Project4D607 Document classification

##Introduction

In today’s digital age, email communication is ubiquitous, yet it brings with it the persistent challenge of spam. Spam emails not only clutter our inboxes but also pose significant security risks. This project aims to develop a robust spam classification system using a dataset from the SpamAssassin Public Corpus. By leveraging machine learning techniques, specifically the Naive Bayes classifier, we can analyze and predict whether an email is spam or ham (non-spam). This predictive model is trained on a labeled dataset and then tested on new, unseen emails to evaluate its accuracy and effectiveness. The ultimate goal is to enhance email filtering mechanisms, ensuring a cleaner and safer email experience.

##Process

This project began by acquiring a labeled dataset of spam and ham emails from the SpamAssassin Public Corpus. The data was imported into R, creating a structured dataset with email content and corresponding labels. To prepare the data for analysis, the text was cleaned by converting it to lowercase, removing punctuation, numbers, stop words, and extra spaces, and handling non-ASCII characters. The text data was transformed into a numerical format suitable for machine learning by creating a Document-Term Matrix (DTM).

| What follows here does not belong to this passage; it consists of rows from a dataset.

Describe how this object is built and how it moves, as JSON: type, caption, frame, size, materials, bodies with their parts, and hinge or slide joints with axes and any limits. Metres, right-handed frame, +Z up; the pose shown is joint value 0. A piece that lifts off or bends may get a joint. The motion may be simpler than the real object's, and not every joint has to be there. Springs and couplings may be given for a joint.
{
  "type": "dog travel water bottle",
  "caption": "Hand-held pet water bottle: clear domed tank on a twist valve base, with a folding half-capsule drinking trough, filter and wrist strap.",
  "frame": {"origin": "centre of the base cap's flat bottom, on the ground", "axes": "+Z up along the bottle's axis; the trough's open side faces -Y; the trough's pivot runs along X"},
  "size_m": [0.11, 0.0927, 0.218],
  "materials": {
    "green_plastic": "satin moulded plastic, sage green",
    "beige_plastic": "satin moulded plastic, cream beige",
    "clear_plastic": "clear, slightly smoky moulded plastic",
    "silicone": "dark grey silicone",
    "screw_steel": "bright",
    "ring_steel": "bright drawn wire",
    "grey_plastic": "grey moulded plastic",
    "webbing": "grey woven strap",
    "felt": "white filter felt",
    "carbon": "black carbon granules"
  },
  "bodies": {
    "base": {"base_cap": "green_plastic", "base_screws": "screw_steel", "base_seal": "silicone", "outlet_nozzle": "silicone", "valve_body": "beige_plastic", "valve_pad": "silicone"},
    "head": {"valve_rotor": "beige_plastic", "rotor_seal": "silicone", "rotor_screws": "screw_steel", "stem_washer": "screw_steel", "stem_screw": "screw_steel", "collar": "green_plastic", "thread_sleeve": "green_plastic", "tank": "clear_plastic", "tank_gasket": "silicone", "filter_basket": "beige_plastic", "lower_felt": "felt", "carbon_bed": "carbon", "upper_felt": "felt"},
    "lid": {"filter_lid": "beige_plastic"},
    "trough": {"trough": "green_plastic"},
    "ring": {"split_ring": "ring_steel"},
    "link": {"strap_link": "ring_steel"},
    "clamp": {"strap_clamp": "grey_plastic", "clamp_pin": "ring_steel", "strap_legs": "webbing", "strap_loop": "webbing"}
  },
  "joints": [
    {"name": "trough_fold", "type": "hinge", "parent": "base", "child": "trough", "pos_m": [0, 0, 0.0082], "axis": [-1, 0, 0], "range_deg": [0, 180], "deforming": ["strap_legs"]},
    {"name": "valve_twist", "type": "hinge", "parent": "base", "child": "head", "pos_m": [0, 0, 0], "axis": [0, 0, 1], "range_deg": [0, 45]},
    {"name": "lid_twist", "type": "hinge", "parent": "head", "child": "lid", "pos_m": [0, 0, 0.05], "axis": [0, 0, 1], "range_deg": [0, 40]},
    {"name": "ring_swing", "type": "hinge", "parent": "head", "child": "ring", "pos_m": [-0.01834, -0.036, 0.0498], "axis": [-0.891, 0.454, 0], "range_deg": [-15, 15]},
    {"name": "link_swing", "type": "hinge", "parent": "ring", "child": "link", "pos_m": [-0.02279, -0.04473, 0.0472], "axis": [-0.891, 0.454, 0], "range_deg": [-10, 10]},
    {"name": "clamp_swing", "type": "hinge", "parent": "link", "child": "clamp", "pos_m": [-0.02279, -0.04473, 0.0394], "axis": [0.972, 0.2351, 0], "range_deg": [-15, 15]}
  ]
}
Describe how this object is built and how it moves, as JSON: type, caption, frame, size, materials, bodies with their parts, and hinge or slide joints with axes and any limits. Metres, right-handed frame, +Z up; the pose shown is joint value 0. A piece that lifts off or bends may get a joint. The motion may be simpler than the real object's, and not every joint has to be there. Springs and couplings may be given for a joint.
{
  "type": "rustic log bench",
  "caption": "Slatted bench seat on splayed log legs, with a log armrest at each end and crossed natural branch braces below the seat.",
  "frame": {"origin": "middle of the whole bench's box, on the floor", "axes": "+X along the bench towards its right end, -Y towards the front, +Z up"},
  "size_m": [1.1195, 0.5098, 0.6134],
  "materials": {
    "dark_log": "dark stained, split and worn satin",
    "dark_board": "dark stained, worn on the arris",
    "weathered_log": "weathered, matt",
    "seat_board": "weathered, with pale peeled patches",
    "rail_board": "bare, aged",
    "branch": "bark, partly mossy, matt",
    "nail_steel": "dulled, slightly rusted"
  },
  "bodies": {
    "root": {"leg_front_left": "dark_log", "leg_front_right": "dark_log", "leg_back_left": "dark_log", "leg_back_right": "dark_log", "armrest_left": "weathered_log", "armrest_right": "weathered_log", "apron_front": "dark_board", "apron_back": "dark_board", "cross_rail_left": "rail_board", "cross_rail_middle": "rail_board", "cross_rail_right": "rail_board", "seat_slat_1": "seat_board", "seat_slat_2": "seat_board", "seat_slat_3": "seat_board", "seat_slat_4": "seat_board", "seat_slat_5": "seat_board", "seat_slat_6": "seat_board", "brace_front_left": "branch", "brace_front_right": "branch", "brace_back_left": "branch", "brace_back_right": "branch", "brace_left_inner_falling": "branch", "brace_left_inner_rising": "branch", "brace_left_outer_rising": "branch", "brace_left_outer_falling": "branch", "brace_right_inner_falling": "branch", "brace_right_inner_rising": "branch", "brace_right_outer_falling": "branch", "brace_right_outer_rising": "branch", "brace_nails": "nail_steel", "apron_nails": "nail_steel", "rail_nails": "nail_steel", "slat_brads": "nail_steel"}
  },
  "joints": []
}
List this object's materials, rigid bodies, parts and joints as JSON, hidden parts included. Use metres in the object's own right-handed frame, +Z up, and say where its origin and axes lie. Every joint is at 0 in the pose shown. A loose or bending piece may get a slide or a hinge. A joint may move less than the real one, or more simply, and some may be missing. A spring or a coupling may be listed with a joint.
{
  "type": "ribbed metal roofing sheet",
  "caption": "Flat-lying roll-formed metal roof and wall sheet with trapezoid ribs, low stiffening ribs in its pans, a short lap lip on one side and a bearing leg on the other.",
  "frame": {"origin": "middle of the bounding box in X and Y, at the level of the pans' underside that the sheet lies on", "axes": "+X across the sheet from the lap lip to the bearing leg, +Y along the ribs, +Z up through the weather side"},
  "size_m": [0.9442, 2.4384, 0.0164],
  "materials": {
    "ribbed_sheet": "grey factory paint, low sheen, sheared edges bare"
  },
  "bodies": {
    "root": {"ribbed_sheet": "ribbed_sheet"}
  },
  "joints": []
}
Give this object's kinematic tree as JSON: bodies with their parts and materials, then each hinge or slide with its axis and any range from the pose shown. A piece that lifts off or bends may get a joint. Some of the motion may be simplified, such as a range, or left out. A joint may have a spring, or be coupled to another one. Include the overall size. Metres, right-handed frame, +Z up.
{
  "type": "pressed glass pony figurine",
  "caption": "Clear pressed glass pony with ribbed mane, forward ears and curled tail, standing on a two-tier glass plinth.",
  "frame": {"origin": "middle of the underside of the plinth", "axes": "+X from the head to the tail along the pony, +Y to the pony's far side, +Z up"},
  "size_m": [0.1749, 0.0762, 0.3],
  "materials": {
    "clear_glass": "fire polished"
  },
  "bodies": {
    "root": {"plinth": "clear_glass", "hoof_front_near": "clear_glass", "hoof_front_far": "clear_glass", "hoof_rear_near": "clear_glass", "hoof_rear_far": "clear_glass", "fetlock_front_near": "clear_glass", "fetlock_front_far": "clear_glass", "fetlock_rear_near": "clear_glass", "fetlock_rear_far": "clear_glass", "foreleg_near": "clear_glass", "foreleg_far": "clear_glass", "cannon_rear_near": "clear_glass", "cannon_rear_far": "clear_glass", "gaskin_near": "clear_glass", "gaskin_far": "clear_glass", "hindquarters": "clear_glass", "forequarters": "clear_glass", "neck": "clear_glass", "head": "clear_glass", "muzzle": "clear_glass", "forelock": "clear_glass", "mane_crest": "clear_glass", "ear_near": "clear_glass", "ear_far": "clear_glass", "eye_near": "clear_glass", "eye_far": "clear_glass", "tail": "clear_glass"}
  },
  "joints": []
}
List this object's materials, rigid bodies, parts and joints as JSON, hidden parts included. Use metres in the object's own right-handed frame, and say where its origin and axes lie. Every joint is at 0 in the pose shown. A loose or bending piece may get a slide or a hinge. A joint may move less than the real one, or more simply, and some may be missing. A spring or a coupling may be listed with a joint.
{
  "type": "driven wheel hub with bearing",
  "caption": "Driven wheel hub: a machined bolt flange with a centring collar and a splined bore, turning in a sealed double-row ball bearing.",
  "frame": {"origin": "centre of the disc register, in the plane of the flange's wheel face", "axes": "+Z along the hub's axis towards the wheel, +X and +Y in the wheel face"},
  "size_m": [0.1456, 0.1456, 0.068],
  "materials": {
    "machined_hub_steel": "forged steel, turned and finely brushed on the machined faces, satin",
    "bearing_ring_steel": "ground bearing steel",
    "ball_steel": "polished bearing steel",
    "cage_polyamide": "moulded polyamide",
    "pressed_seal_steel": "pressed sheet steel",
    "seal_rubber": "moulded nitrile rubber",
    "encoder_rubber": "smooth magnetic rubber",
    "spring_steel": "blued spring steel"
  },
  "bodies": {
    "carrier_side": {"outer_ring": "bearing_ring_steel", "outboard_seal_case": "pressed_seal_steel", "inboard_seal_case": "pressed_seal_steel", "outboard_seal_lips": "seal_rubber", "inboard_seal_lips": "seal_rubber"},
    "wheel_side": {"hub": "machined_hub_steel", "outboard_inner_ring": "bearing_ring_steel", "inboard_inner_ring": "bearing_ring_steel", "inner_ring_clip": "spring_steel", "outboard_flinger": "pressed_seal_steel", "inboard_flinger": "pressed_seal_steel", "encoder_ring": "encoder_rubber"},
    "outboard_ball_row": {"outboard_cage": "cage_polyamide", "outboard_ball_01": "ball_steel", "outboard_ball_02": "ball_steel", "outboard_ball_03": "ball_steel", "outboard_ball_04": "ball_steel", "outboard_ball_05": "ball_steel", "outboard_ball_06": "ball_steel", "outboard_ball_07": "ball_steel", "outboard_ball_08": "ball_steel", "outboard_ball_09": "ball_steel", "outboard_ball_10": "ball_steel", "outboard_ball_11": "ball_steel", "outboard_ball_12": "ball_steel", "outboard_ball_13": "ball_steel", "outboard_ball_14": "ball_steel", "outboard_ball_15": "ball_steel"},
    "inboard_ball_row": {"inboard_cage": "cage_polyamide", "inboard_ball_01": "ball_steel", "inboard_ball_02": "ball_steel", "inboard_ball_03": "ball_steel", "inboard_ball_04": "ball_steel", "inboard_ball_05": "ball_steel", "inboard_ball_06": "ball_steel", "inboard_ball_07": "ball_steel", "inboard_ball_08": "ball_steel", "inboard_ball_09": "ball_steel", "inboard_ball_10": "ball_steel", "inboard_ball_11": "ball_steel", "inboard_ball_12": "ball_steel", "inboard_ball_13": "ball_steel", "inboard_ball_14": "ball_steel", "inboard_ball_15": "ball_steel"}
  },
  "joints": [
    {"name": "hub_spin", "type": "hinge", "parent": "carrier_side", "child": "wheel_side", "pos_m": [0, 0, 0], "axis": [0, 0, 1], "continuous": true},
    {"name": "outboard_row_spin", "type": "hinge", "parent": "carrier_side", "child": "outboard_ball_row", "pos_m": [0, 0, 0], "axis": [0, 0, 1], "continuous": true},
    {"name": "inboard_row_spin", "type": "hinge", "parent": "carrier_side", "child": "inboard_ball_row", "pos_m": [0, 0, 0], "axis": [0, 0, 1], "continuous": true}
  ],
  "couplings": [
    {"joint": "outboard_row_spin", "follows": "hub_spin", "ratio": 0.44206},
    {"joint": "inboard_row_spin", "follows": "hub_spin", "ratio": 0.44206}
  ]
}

To evaluate model performance, the data was split into training and testing sets. A Naive Bayes classifier was trained on the training data and then tested on the unseen test data, demonstrating high accuracy and reliable performance metrics. We further validated the model by applying it to new emails to predict their spam or ham classification. To gain insights into the most frequent words in the dataset, this was visualized them by using a word cloud. Each stage of this process, from data preparation to model training and evaluation, contributed to the development of a robust spam classification system.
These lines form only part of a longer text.